(Task requirements)
Copy the first line of the material below and every later line through the line containing "const CLEARANCE = 0.3;", without any other output.
——————
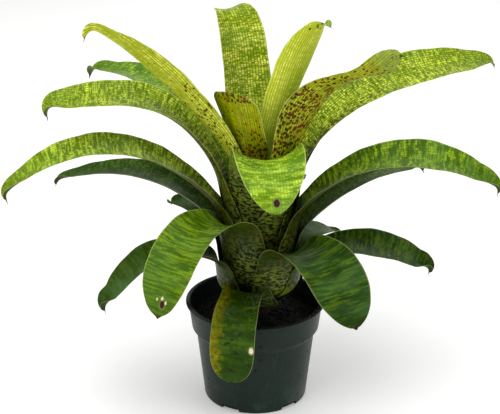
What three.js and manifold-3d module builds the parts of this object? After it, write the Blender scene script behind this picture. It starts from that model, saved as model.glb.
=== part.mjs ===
// A bromeliad growing in a round nursery pot.
// Millimetres, +Z up, the foot of the pot on z = 0 and the pot's middle on the Z axis.
import * as THREE from "three";
import Module from "manifold-3d";
import { mergeVertices } from "three/addons/utils/BufferGeometryUtils.js";

const solids = await Module();
solids.setup();

// ---------------------------------------------------------------- driving dimensions
const CLEARANCE = 0.3;

const POT_HEIGHT = 114;
const LIP_RADIUS = 77;
const LIP_THICKNESS = 2;
const LIP_OVERHANG = 3;
const BAND_HEIGHT = 29;
const BAND_TAPER = 3.5;
const SHOULDER_HEIGHT = 7;
const SHOULDER_STEP = 5;
const BODY_TAPER = 8.5;
const FOOT_ROUND = 3;
const WALL = 1.8;
const FLOOR = 2.2;
const SLOT_COUNT = 5;
const SLOT_WIDTH = 22;
const SLOT_HEIGHT = 6;
const SLOT_REACH = 8;
const FIRST_SLOT_TURN = 240;

const MIX_DEPTH = 17;
const MIX_MOUND = 4;

const STEM_X = 4;
const STEM_RADIUS = 13;
const STEM_BURIED = 30;
const COLLAR_SWELL = 1.5;
const COLLAR_ABOVE_MIX = 16;
const CROWN_RADIUS = 5;

const LEAF_THICKNESS = 1;
const LEAF_GAP = 0.6;
const RIM_CLEARANCE = 20.6;
const HEART_RADIUS = 6;
const VASE_SLACK = 20;
const VASE_CROWDING = 0.53;
const BOWL_HEIGHT = 20;
const FLARE_FROM = 8;
const FLARE_HEIGHT = 165;
const FLARE = 27;
const FLARE_POWER = 1.4;
const HEART_FLARE = 0.35;
const FULL_FLARE_ORDER = 5;
const SHEATH_HALF_WIDTH = 36;
const SHEATH_WRAP = 75;
const LAST_ORDER = 23;

// Each leaf, from the heart outwards. `order` counts outwards, `turn` is the way it points
// (0 is +X, 90 is +Y), `height` is how far above the collar the blade leaves the vase, `length`
// and `width` are the blade's. `lean` is how steeply the blade climbs and `cup` how far each half of
// it is bent up, both in degrees at equal steps along the blade. `swing` turns the blade sideways
// and `roll` twists it. `hook` is the extra bend of the last part of the tip. `overRim` marks the
// leaf that hangs over the rim of the pot.
const LEAVES = [
  {
    name: "heart", order: 1, turn: 224, height: 149, length: 100, width: 66,
    lean: [76, 76, 75, 76], cup: [60, 40, 24], roll: [0, 0, -3, -6], hook: 0, point: 8,
  },
  {
    name: "upper_right", order: 0, turn: 330, height: 153, length: 188, width: 56,
    lean: [77, 73, 69, 58], cup: [60, 60, 30], roll: [0, 10, 20, 10], hook: 95, hookFrom: 0.9,
  },
  {
    name: "upper_left", order: 2, turn: 194, height: 146, length: 242, width: 58,
    lean: [66, 51, 45, 28], cup: [60, 60, 30], roll: [0, -15, -22, -15], hook: 95, hookFrom: 0.91,
  },
  {
    name: "top", order: 3, turn: 107, height: 153, length: 180, width: 57,
    lean: [80, 79, 75, 30], cup: [45, 30, 20], swing: [0, 9, 20], hook: 80, hookFrom: 0.84,
    point: 6,
  },
  {
    name: "right_spotted", order: 4, turn: 326, height: 169, length: 194, width: 60,
    lean: [80, 58, 27, 48], cup: [60, 45, 15], roll: [0, 20, 22, 90], hook: 40, peak: 0.3,
  },
  {
    name: "front_top", order: 5, turn: 278, height: 166, length: 96, width: 82,
    lean: [50, 0, -48, -55], cup: [50, 25, 10], hook: 0, peak: 0.12, neck: 1, point: 2, sheath: 42,
  },
  {
    name: "right_high", order: 6, turn: 19, height: 139, length: 281, width: 55,
    lean: [70, 34, 9, -8], cup: [42, 28, 15], roll: [0, -12, -24, -20], hook: 50, hookFrom: 0.94,
  },
  {
    name: "left_high", order: 7, turn: 182, height: 131, length: 244, width: 58,
    lean: [74, 46, 2, -12], cup: [50, 35, 20], roll: [0, 6, 12, 12], hook: 80, hookFrom: 0.9,
    point: 4,
  },
  {
    name: "left_back", order: 8, turn: 146, height: 125, length: 238, width: 58,
    lean: [64, 44, 10, -14], cup: [40, 35, 20], hook: 50,
  },
  {
    name: "right_back", order: 9, turn: 42, height: 123, length: 190, width: 56,
    lean: [64, 42, 17, -8], cup: [40, 35, 20], hook: 50,
  },
  {
    name: "back_mid", order: 10, turn: 106, height: 97, length: 195, width: 56,
    lean: [44, 18, -10, -42], cup: [38, 35, 20], hook: 40,
  },
  {
    name: "left_mid", order: 11, turn: 190, height: 95, length: 285, width: 56,
    lean: [58, 32, -10, -50], cup: [45, 30, 20], roll: [0, 4, 6, 5], hook: 50, hookFrom: 0.95,
  },
  {
    name: "right_mid", order: 12, turn: 353, height: 91, length: 256, width: 58,
    lean: [58, 30, -5, -40], cup: [45, 30, 20], roll: [0, -6, -14, -10], hook: 50, hookFrom: 0.95,
  },
  {
    name: "front_left", order: 13, turn: 231, height: 83, length: 174, width: 65,
    lean: [54, 2, -48, -70], cup: [45, 25, 15], hook: 0, point: 4, neck: 0.95,
  },
  {
    name: "left_under", order: 14, turn: 170, height: 73, length: 216, width: 54,
    lean: [54, 28, -2, -24], cup: [45, 35, 20], hook: 40, point: 1.9,
  },
  {
    name: "right_under", order: 15, turn: 16, height: 67, length: 172, width: 58,
    lean: [48, 34, 14, -10], cup: [40, 35, 20], hook: 40,
  },
  {
    name: "back_right", order: 16, turn: 78, height: 59, length: 180, width: 54,
    lean: [38, 10, -18, -46], cup: [40, 35, 20], hook: 40,
  },
  {
    name: "back_left", order: 17, turn: 151, height: 57, length: 86, width: 50,
    lean: [54, 36, 12, -14], cup: [40, 35, 20], hook: 60,
  },
  {
    name: "front_right", order: 18, turn: 308, height: 55, length: 148, width: 77,
    lean: [46, 2, -42, -54], cup: [45, 25, 15], hook: 0, point: 3.4,
  },
  {
    name: "right_low", order: 19, turn: 352, height: 33, length: 164, width: 56,
    lean: [44, 14, -10, -36], cup: [40, 30, 15], roll: [0, -5, -10, -10], hook: 55,
  },
  {
    name: "left_low", order: 20, turn: 200, height: 38, length: 166, width: 58,
    lean: [44, 8, -34, -60], cup: [40, 30, 15], hook: 30,
  },
  {
    name: "back_low", order: 21, turn: 112, height: 32, length: 150, width: 54,
    lean: [38, 8, -24, -50], cup: [40, 30, 15], hook: 30,
  },
  {
    name: "back_low_right", order: 22, turn: 46, height: 30, length: 110, width: 50,
    lean: [40, 8, -18, -40], cup: [40, 30, 15], hook: 30,
  },
  {
    name: "front_low", order: 23, turn: 254, height: 22, length: 119, width: 50,
    lean: [12, -38, -77, -86], cup: [40, 25, 10], hook: 0, point: 5, soft: 14,
    overRim: true,
  },
];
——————
(Solution to this exercise)
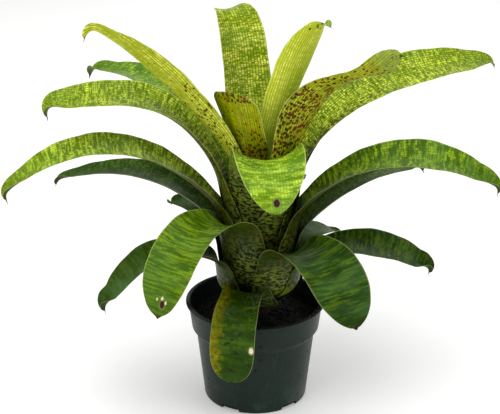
What three.js and manifold-3d module builds the parts of this object? After it, write the Blender scene script behind this picture. It starts from that model, saved as model.glb.
=== part.mjs ===
// A bromeliad growing in a round nursery pot.
// Millimetres, +Z up, the foot of the pot on z = 0 and the pot's middle on the Z axis.
import * as THREE from "three";
import Module from "manifold-3d";
import { mergeVertices } from "three/addons/utils/BufferGeometryUtils.js";

const solids = await Module();
solids.setup();

// ---------------------------------------------------------------- driving dimensions
const CLEARANCE = 0.3;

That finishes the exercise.